Hanna Rosin: It looks like a big warning sign, I completely agree. The title was not mine. When I wrote this as a magazine story in the Atlantic, the editors came up with this title and I didn’t see it until it was on the newsstands. And when I was first interviewed when the magazine story came out, which is now almost two years ago, I would always say, “not my title, the editors made it up.” But over time it really stuck to me, and really stuck to the argument, and became really memorable, so it’s mine now. I own it, I stick that pole in the ground, like, “that’s my stake in this progression of gender dynamic arguments,” and then we can debate around it. Like: Do you really mean the end of macho, or do you more mean the rise of women?
Guernica: I have one more question that’s more general. It’s this idea that you bring up of plasticity with women–“plastic women,” and it reminded me that Shakespeare has a similar term, “waxen women”— they’re impressionable, like wax, they can mold, they’re flexible, and they can fit anything. Is this idea of plasticity being re-appropriated or is it actually problematic?

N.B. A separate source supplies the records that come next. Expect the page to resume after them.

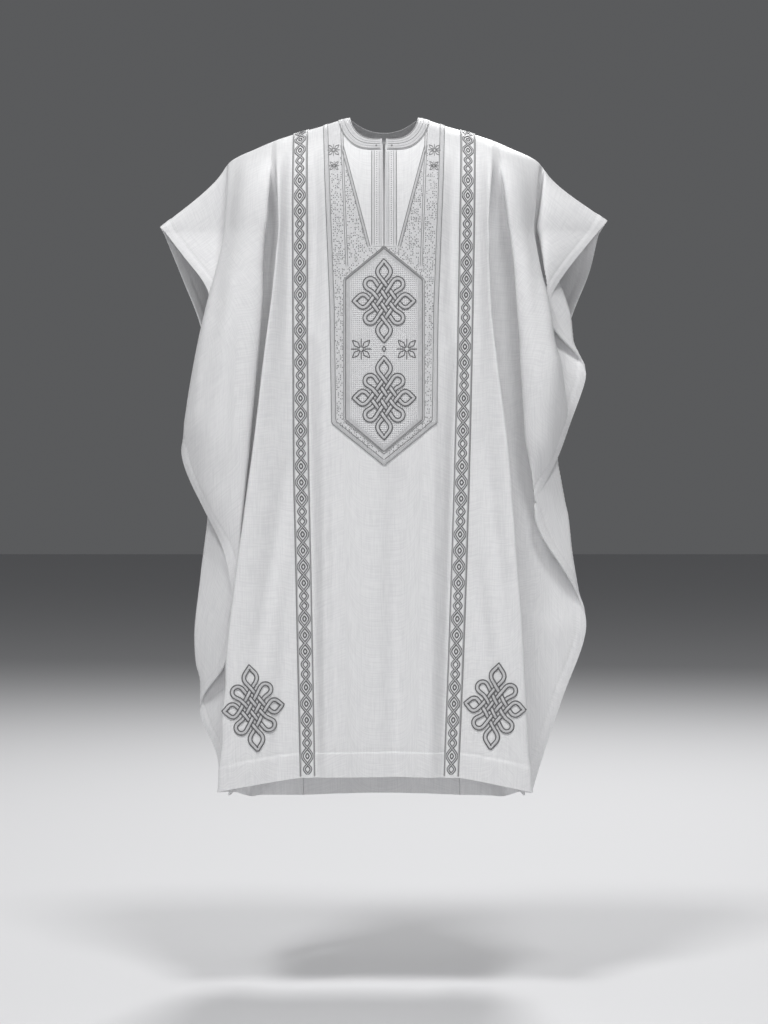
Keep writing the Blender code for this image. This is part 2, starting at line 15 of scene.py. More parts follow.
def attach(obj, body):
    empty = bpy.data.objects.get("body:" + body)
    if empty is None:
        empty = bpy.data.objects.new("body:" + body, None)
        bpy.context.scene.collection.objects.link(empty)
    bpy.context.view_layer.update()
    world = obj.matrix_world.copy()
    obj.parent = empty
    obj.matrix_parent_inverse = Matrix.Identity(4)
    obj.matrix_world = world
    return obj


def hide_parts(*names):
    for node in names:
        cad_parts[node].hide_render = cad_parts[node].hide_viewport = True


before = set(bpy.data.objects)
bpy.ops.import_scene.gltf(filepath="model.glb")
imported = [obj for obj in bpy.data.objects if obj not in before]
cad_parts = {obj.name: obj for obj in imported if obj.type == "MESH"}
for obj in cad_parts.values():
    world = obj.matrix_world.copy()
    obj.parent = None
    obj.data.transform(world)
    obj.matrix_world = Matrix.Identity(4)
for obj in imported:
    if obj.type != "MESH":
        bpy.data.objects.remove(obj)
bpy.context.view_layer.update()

LEFT = -1
RIGHT = 1
SIDES = ((LEFT, "left"), (RIGHT, "right"))

# ===== the camera, floor and light
QUARTER_TURN = math.radians(90)
IMAGE_HEIGHT = 1024
METRES_PER_PIXEL = 0.0019  # at the shoulder line
CAMERA_DISTANCE = 4.5
CAMERA_HEIGHT = -0.7296
SENSOR = 36.0  # millimetres, along the longer side of the picture
FAR_CLIP = 50
FLOOR_HEIGHT = -1.62
FLOOR_REACH = 60.0  # from its middle to each side


def make_camera():
    """A level camera before the robe, at the scale of the shoulder line."""
    data = bpy.data.cameras.new("camera")
    focal_pixels = CAMERA_DISTANCE / METRES_PER_PIXEL
    data.sensor_width = SENSOR
    data.lens = focal_pixels * SENSOR / IMAGE_HEIGHT
    data.clip_end = FAR_CLIP
    camera = bpy.data.objects.new("camera", data)
    camera.location = (0, -CAMERA_DISTANCE, CAMERA_HEIGHT)
    camera.rotation_euler = (QUARTER_TURN, 0, 0)
    bpy.context.scene.collection.objects.link(camera)
    bpy.context.scene.camera = camera


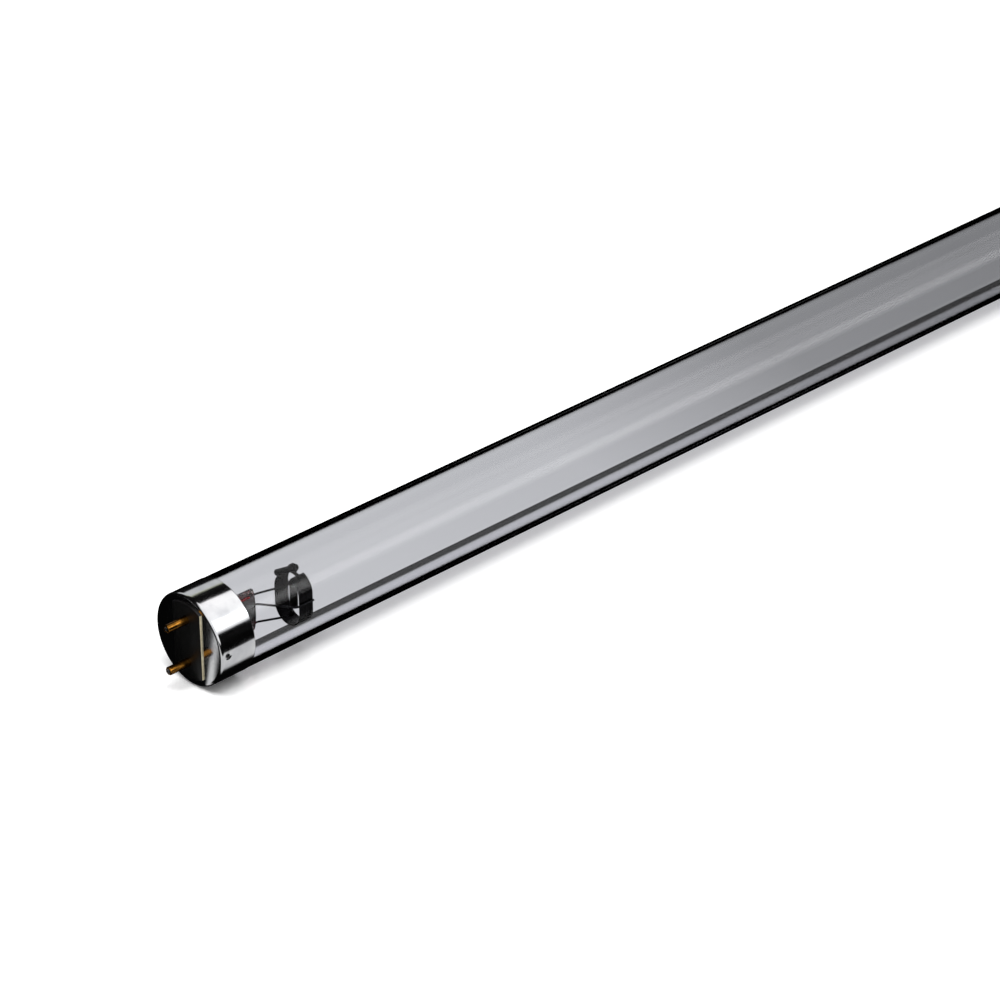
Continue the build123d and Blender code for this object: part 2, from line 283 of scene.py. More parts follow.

Hanna Rosin: Yeah, I was thinking about that, that that’s a quality that’s often used against women, that they can mold to every situation, that they can be imprinted with whatever man they’re with, or whatever workplace situation they’re in and they take on the qualities of that situation. But I think now it’s become a source of empowerment, like if once it was a source of weakness, now it’s not seen as a source of weakness. And I think that’s true of a lot of qualities. If you look at the way we view certain qualities after the Wall Street crash, the way we used to think quick decision making and making lots of deals was a good thing, and suddenly we’ve recast all those things: caution, checking in with people before you make deals, collaborative decision making. We’re now starting to think of those things as the marks of leadership. In different eras of history, qualities are reinvented and have different meanings or powers, are sources of empowerment or not. This is one of those moments, where elasticity, reactivity, and responsiveness are considered very good things.